Instruction: Could you give the data below again, exactly and completely?

=======

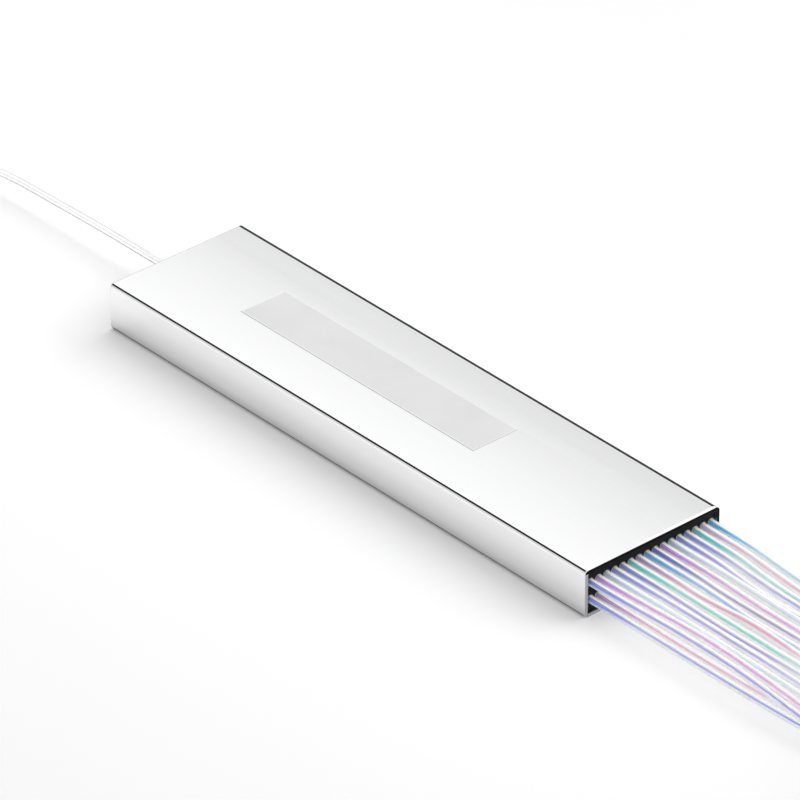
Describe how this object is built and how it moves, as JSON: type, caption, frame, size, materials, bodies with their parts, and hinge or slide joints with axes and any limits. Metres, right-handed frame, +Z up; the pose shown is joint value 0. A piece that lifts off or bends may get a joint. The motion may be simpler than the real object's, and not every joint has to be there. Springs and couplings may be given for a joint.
{
  "type": "plc fibre splitter",
  "caption": "Flat metal tube that splits one optical fibre into two rows of loose-tube output fibres, with its spare cord length coiled and tied.",
  "frame": {"origin": "middle of the housing's underside", "axes": "+X along the housing towards the output fibres, +Y across it, +Z up through the label face"},
  "size_m": [0.2605, 0.0391, 0.0166],
  "materials": {
    "housing_metal": "satin, brushed along its length",
    "label_film": "thin translucent grey film, bare",
    "end_block": "matt black, moulded",
    "silicone": "soft translucent bed",
    "array_glass": "ground and polished",
    "chip": "polished silica on silicon",
    "coated_fibre": "coloured coating",
    "loose_tube": "clear tube round a coloured fibre",
    "tie": "soft white strap"
  },
  "bodies": {
    "root": {"housing": "housing_metal", "label_film": "label_film", "output_end_block": "end_block", "input_end_block": "end_block", "device_bed": "silicone", "input_array_block": "array_glass", "input_array_lid": "array_glass", "plc_chip": "chip", "chip_lid_input": "array_glass", "chip_lid_output": "array_glass", "output_array_block": "array_glass", "output_array_lid": "array_glass", "fibre_ribbon_1": "coated_fibre", "fibre_ribbon_2": "coated_fibre", "fibre_ribbon_3": "coated_fibre", "fibre_ribbon_4": "coated_fibre", "input_fibre": "coated_fibre", "input_tube": "loose_tube", "input_coil": "loose_tube", "output_coil": "loose_tube", "output_tie_1": "tie", "output_tie_2": "tie", "input_tie": "tie", "output_tube_01": "loose_tube", "output_tube_02": "loose_tube", "output_tube_03": "loose_tube", "output_tube_04": "loose_tube", "output_tube_05": "loose_tube", "output_tube_06": "loose_tube", "output_tube_07": "loose_tube", "output_tube_08": "loose_tube", "output_tube_09": "loose_tube", "output_tube_10": "loose_tube", "output_tube_11": "loose_tube", "output_tube_12": "loose_tube", "output_tube_13": "loose_tube", "output_tube_14": "loose_tube", "output_tube_15": "loose_tube", "output_tube_16": "loose_tube", "output_tube_17": "loose_tube", "output_tube_18": "loose_tube", "output_tube_19": "loose_tube", "output_tube_20": "loose_tube", "output_tube_21": "loose_tube", "output_tube_22": "loose_tube", "output_tube_23": "loose_tube", "output_tube_24": "loose_tube", "output_tube_25": "loose_tube", "output_tube_26": "loose_tube", "output_tube_27": "loose_tube", "output_tube_28": "loose_tube", "output_tube_29": "loose_tube", "output_tube_30": "loose_tube", "output_tube_31": "loose_tube", "output_tube_32": "loose_tube"}
  },
  "joints": []
}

=======

Response below:
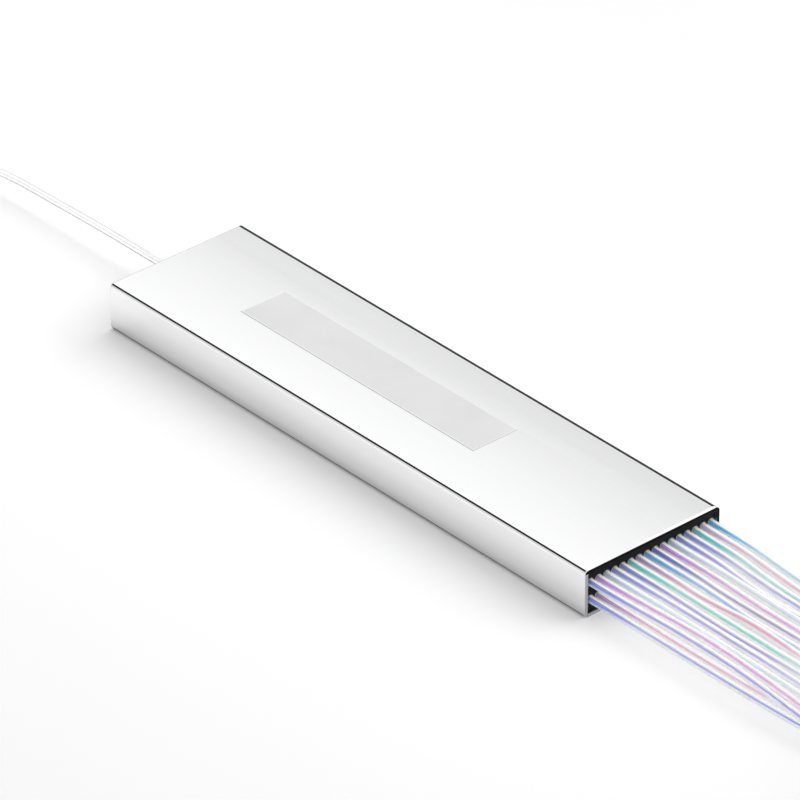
Describe how this object is built and how it moves, as JSON: type, caption, frame, size, materials, bodies with their parts, and hinge or slide joints with axes and any limits. Metres, right-handed frame, +Z up; the pose shown is joint value 0. A piece that lifts off or bends may get a joint. The motion may be simpler than the real object's, and not every joint has to be there. Springs and couplings may be given for a joint.
{
  "type": "plc fibre splitter",
  "caption": "Flat metal tube that splits one optical fibre into two rows of loose-tube output fibres, with its spare cord length coiled and tied.",
  "frame": {"origin": "middle of the housing's underside", "axes": "+X along the housing towards the output fibres, +Y across it, +Z up through the label face"},
  "size_m": [0.2605, 0.0391, 0.0166],
  "materials": {
    "housing_metal": "satin, brushed along its length",
    "label_film": "thin translucent grey film, bare",
    "end_block": "matt black, moulded",
    "silicone": "soft translucent bed",
    "array_glass": "ground and polished",
    "chip": "polished silica on silicon",
    "coated_fibre": "coloured coating",
    "loose_tube": "clear tube round a coloured fibre",
    "tie": "soft white strap"
  },
  "bodies": {
    "root": {"housing": "housing_metal", "label_film": "label_film", "output_end_block": "end_block", "input_end_block": "end_block", "device_bed": "silicone", "input_array_block": "array_glass", "input_array_lid": "array_glass", "plc_chip": "chip", "chip_lid_input": "array_glass", "chip_lid_output": "array_glass", "output_array_block": "array_glass", "output_array_lid": "array_glass", "fibre_ribbon_1": "coated_fibre", "fibre_ribbon_2": "coated_fibre", "fibre_ribbon_3": "coated_fibre", "fibre_ribbon_4": "coated_fibre", "input_fibre": "coated_fibre", "input_tube": "loose_tube", "input_coil": "loose_tube", "output_coil": "loose_tube", "output_tie_1": "tie", "output_tie_2": "tie", "input_tie": "tie", "output_tube_01": "loose_tube", "output_tube_02": "loose_tube", "output_tube_03": "loose_tube", "output_tube_04": "loose_tube", "output_tube_05": "loose_tube", "output_tube_06": "loose_tube", "output_tube_07": "loose_tube", "output_tube_08": "loose_tube", "output_tube_09": "loose_tube", "output_tube_10": "loose_tube", "output_tube_11": "loose_tube", "output_tube_12": "loose_tube", "output_tube_13": "loose_tube", "output_tube_14": "loose_tube", "output_tube_15": "loose_tube", "output_tube_16": "loose_tube", "output_tube_17": "loose_tube", "output_tube_18": "loose_tube", "output_tube_19": "loose_tube", "output_tube_20": "loose_tube", "output_tube_21": "loose_tube", "output_tube_22": "loose_tube", "output_tube_23": "loose_tube", "output_tube_24": "loose_tube", "output_tube_25": "loose_tube", "output_tube_26": "loose_tube", "output_tube_27": "loose_tube", "output_tube_28": "loose_tube", "output_tube_29": "loose_tube", "output_tube_30": "loose_tube", "output_tube_31": "loose_tube", "output_tube_32": "loose_tube"}
  },
  "joints": []
}